Profile slow suites¶

If a test suite is slow:

go test -cpuprofile=cpu.out -memprofile=mem.out ./pkg
go tool pprof -http :8080 cpu.out

The profile attributes time to functions, not subtests, but function names reveal which path dominates. Combined with -bench, you can quantify the cost of specific code paths.

Use `-failfast` for development¶

go test -failfast ./pkg

Stops after the first failure. Saves time during the inner-loop debugging phase.
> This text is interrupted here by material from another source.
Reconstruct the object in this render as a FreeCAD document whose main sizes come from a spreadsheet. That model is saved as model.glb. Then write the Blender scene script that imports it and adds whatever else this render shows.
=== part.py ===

Don't use in CI, where you want to see all failures.

Avoid expensive setup in tight tables¶

for _, tc := range cases {
    srv := startServer() // expensive, runs N times
    t.Run(tc.name, func(t *testing.T) {
        // ...
        srv.Close()
    })
}

Move setup outside the loop if cases can share it:

srv := startServer()
defer srv.Close()
for _, tc := range cases {
    t.Run(tc.name, func(t *testing.T) {
        // ... uses srv
    })
}

The trade-off is parallelism: shared srv must be safe for concurrent calls if subtests are parallel.

Right-size `-parallel`¶

The default -parallel N is GOMAXPROCS. For CPU-light, IO-heavy tests, increasing -parallel (e.g., to 32 on a 4-core machine) overlaps IO and gets better wall-clock performance. For CPU-bound tests, the default is right.

Measure: run with -parallel 4, -parallel 8, -parallel 16 and pick the elbow of the speedup curve.